Track: Optimization

Abstract

The Adomian decomposition method is an iterative method that can be used to solve integral, differential, and integrodifferential equations. The differential equations that can be solved by this method can be of integer or fractional order, ordinary or partial, with initial or boundary value problems, with variable or constant coefficients, linear or nonlinear, homogeneous or nonhomogeneous. This method divides the equation into two forms, namely linear and nonlinear, so that it can solve equations without linearization, discretization, transformation, perturbation, or other restrictive assumptions. The basic concept of this method assumes that the solution can be decomposed into an infinite series.

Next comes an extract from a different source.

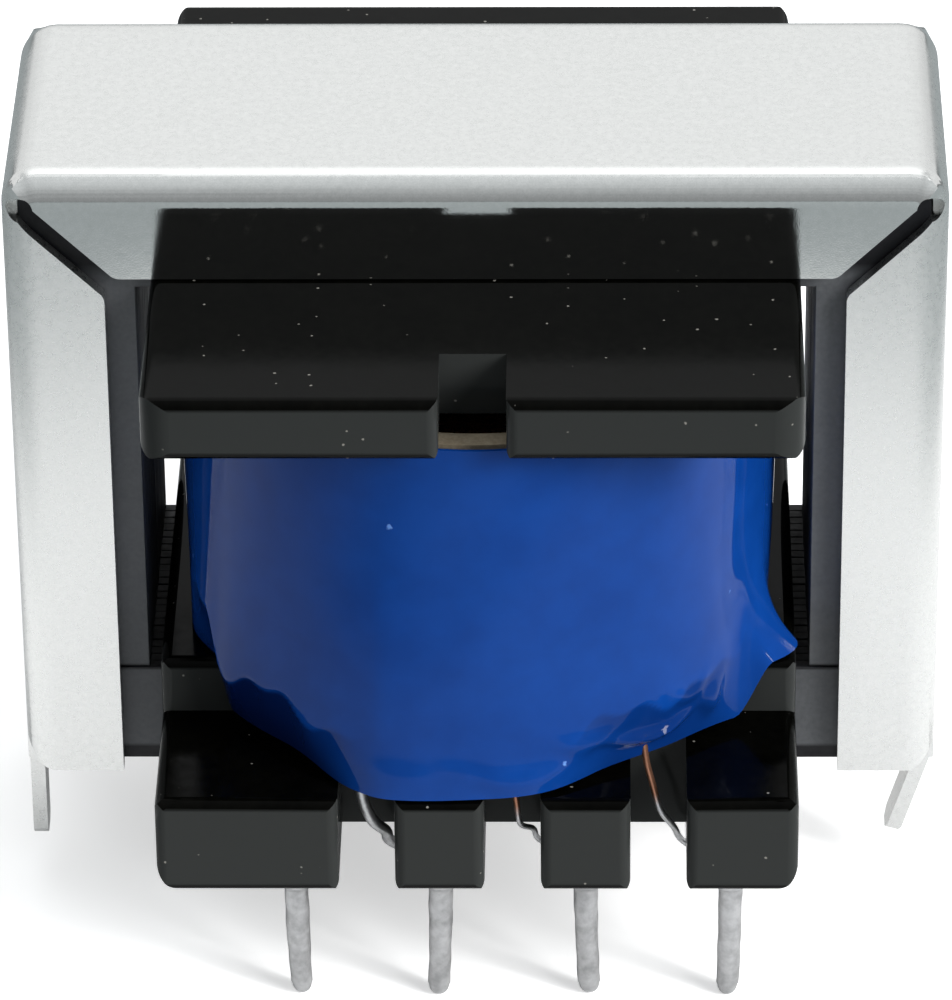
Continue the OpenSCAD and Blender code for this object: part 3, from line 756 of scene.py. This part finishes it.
# %% The way of a lead from the coil to its pin
def lead_path(down, wire_r, pin_x, pin_y, root_r):
    """Given places down the slot, then straight to the root of the pin, just under the rail."""
    away = np.array([down[-1][0] - pin_x, down[-1][1] - pin_y])
    end = np.array([pin_x, pin_y]) + away / np.linalg.norm(away) * (root_r - 0.03)
    return evenly(through(down + [(end[0], end[1], RAIL_FOOT - wire_r - 0.03)], 16), 110)


def add_lead(node, down, wire_r, pin_node, flip, dipped_from):
    """Adds a lead, mirrored to the rear where flip is -1. Its attribute says where the solder starts."""
    low, high = (np.array(corner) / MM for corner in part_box(pin_node))
    pin_x, pin_y = (low[0] + high[0]) / 2, (low[1] + high[1]) / 2
    path = lead_path(down, wire_r, pin_x, pin_y * flip, (high[0] - low[0]) / 2)
    path[:, 1] *= flip
    name = node.replace("lead", "wire")
    mesh = tube(name, path, wire_r)
    sides = len(mesh.vertices) // len(path)
    along = np.repeat(np.linspace(0, 1, len(path)), sides)
    share = smooth_step((along - dipped_from) / 0.08)
    layer = mesh.attributes.new("dipped", "FLOAT", "POINT")
    layer.data.foreach_set("value", share.astype(np.float32))
    print(name, "length:", round(np.linalg.norm(np.diff(path, axis=0), axis=1).sum(), 1), "mm")
    return add_piece(name, mesh, lead_wire, "lead", node)


# %% Place the leads
LEADS = {
    1: (0.16, 0.20, [(-3.10, -9.00, 8.35), (-3.15, -9.05, 7.2), (-3.08, -9.05, 6.2), (-2.82, -8.95, 5.4),
                     (-2.50, -8.45, 4.72), (-2.42, -8.1, 4.2), (-2.10, -7.95, 3.86)]),
    2: (0.08, 0.35, [(0.95, -9.15, 8.42), (0.95, -9.20, 7.1), (1.05, -9.25, 6.2), (1.15, -9.10, 5.4),
                     (1.48, -8.25, 4.65), (1.58, -8.0, 4.2), (1.80, -7.95, 3.95)]),
    3: (0.09, 0.36, [(4.45, -8.45, 8.38), (4.50, -8.62, 7.3), (4.72, -8.70, 6.3), (4.92, -8.62, 5.5),
                     (5.28, -8.25, 4.70), (5.43, -8.0, 4.2), (5.70, -7.95, 3.90)]),
}
for row, flip in (("front", 1), ("rear", -1)):
    for number, (wire_r, dipped_from, down) in LEADS.items():
        add_lead(f"{row}_lead_{number}", down, wire_r, f"{row}_pin_{number + 1}", flip, dipped_from)

# %% [markdown]
# ## Floor, light and camera
#
# The part stands on a plain white floor, which shows in its metal and its tape. Away from the part the
# floor's colour fades to grey, a painted falloff of light, so what mirrors it at a distance is grey. A
# white wall stands behind, with a soft light above it, in a room that is dim at the horizon and bright
# overhead: together they make the top of the shroud bright and leave the black moulding dark. A narrow
# light on the right gives the highlights, and a softer one beside it, which no metal mirrors, makes the
# right of the coil brighter than the left. The camera is far away with a long lens, 32 degrees up.

# %% Floor: white to the camera, and to everything else a colour fading to grey with distance, as painted light falloff
floor_finish = bpy.data.materials.new("white_floor")
floor_finish.use_nodes = True
tree = floor_finish.node_tree
shader = next(n for n in tree.nodes if n.type == "BSDF_PRINCIPLED")
shader.inputs["Roughness"].default_value = 0.9
place = add_node(tree, "ShaderNodeTexCoord")
away = add_node(tree, "ShaderNodeVectorMath", {0: place.outputs["Object"]}, operation="LENGTH")
fade = add_node(tree, "ShaderNodeMapRange", {"Value": away.outputs["Value"], "From Min": 0.032,
                "From Max": 0.043, "To Min": 0.0, "To Max": 1.0}, interpolation_type="SMOOTHSTEP")
rays = add_node(tree, "ShaderNodeLightPath")
# painted light falloff: the colour other rays see goes from white near the part to grey further off
painted_falloff = mix_colors(tree, fade.outputs[0], (0.90, 0.90, 0.90), (0.27, 0.295, 0.30))
tree.links.new(mix_colors(tree, rays.outputs["Is Camera Ray"], painted_falloff, (0.9, 0.9, 0.9)),
               shader.inputs["Base Color"])
glow = add_node(tree, "ShaderNodeMath", {0: rays.outputs["Is Camera Ray"], 1: 0.50}, operation="MULTIPLY")
shader.inputs["Emission Color"].default_value = (1, 1, 1, 1)
tree.links.new(glow.outputs[0], shader.inputs["Emission Strength"])
floor_mesh = bpy.data.meshes.new("floor")
floor_mesh.from_pydata([(-2, -2, 0), (2, -2, 0), (2, 2, 0), (-2, 2, 0)], [], [(0, 1, 2, 3)])
floor_mesh.materials.append(floor_finish)
floor = bpy.data.objects.new("floor", floor_mesh)
bpy.context.scene.collection.objects.link(floor)
floor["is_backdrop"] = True


# %% Lights
def soft_light(name, place, size, radiance, mirrored=True):
    """A rectangular light that faces the part. Its power is pi times its area times its radiance."""
    lamp = bpy.data.lights.new(name, "AREA")
    lamp.shape = "RECTANGLE"
    lamp.size, lamp.size_y = size
    lamp.energy = math.pi * size[0] * size[1] * radiance
    light = bpy.data.objects.new(name, lamp)
    light.location = place
    aim = Vector((0, 0, 0.012)) - Vector(place)
    light.rotation_euler = aim.to_track_quat("-Z", "Y").to_euler()
    light.visible_glossy = mirrored
    bpy.context.scene.collection.objects.link(light)
    print(name, "power:", round(lamp.energy, 2), "W")


soft_light("white_wall", (0.0, 0.62, 0.30), (1.5, 0.50), 0.54)
soft_light("top_light", (0.0, 0.34, 0.66), (0.8, 0.44), 0.85)
soft_light("right_key", (0.40, -0.26, 0.34), (0.05, 0.22), 24.0)
soft_light("right_soft", (0.45, -0.30, 0.30), (0.30, 0.30), 14.0, mirrored=False)

# %% Room: dim at the horizon and bright overhead, by the square of the height in the sky
world = bpy.data.worlds.new("room")
world.use_nodes = True
tree = world.node_tree
sky = add_node(tree, "ShaderNodeTexCoord")
sky_height = add_node(tree, "ShaderNodeSeparateXYZ", {"Vector": sky.outputs["Generated"]})
squared = add_node(tree, "ShaderNodeMath", {0: sky_height.outputs["Z"], 1: sky_height.outputs["Z"]},
                   operation="MULTIPLY")
level_of_light = add_node(tree, "ShaderNodeMath", {0: squared.outputs[0], 1: 0.45, 2: 0.30},
                          operation="MULTIPLY_ADD")
background = tree.nodes["Background"]
background.inputs["Color"].default_value = (0.94, 0.98, 1.0, 1)
tree.links.new(level_of_light.outputs[0], background.inputs["Strength"])
bpy.context.scene.world = world

# %% Camera
elevation, yaw, roll = (math.radians(a) for a in (32.0, -1.15, -0.62))
distance, target = 0.198, Vector((0, 0, 0.0134))
forward = Vector((math.sin(yaw) * math.cos(elevation), math.cos(yaw) * math.cos(elevation),
                  -math.sin(elevation)))
level = Vector((math.cos(yaw), -math.sin(yaw), 0))
upward = level.cross(forward)
right = math.cos(roll) * level + math.sin(roll) * upward
up = -math.sin(roll) * level + math.cos(roll) * upward
camera_data = bpy.data.cameras.new("camera")
camera_data.sensor_width = 36.0
camera_data.lens = 260.9
camera_data.clip_start, camera_data.clip_end = 0.01, 10.0
camera = bpy.data.objects.new("camera", camera_data)
to_the_left, lower = 0.00013, 0.00293
seat_of_camera = target - forward * distance - level * to_the_left - upward * lower
turned = Matrix((right, up, -forward)).transposed().to_4x4()
camera.matrix_world = Matrix.Translation(seat_of_camera) @ turned
bpy.context.scene.collection.objects.link(camera)
bpy.context.scene.camera = camera
bpy.context.scene.view_settings.view_transform = "Standard"
print("lens:", camera_data.lens, "mm")

# %% [markdown]
# ## The sizes of both models
#
# The visual model should stay as big as the CAD model, so both boxes are printed side by side.

# %% Print the sizes of both models
sizes = {"cad": [list(corner) for corner in cad_bounds], "visual": [list(corner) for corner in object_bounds()]}
for label, corners in sizes.items():
    print(label, [round((b - a) / MM, 2) for a, b in zip(*corners)], "mm")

In particular, this method decomposes the nonlinear form (if any) of the equation with the Adomian polynomial series. This decomposition method can be combined with various integral transform, such as Laplace, Sumudu, ELzaki, and Mohand. The main idea of this technique assumes that the solution can be decomposed into an infinite series, then applies the integral transform to the differential equation. The main advantage of this technique is that the solution can be expressed as an infinite series that converges rapidly to the exact solution. This paper aims to combine the Adomian decomposition method with the new integral transform introduced by Kashuri and Fundo (2013). A scheme for solving fractional ordinary differential equations using the combined method is presented in this paper.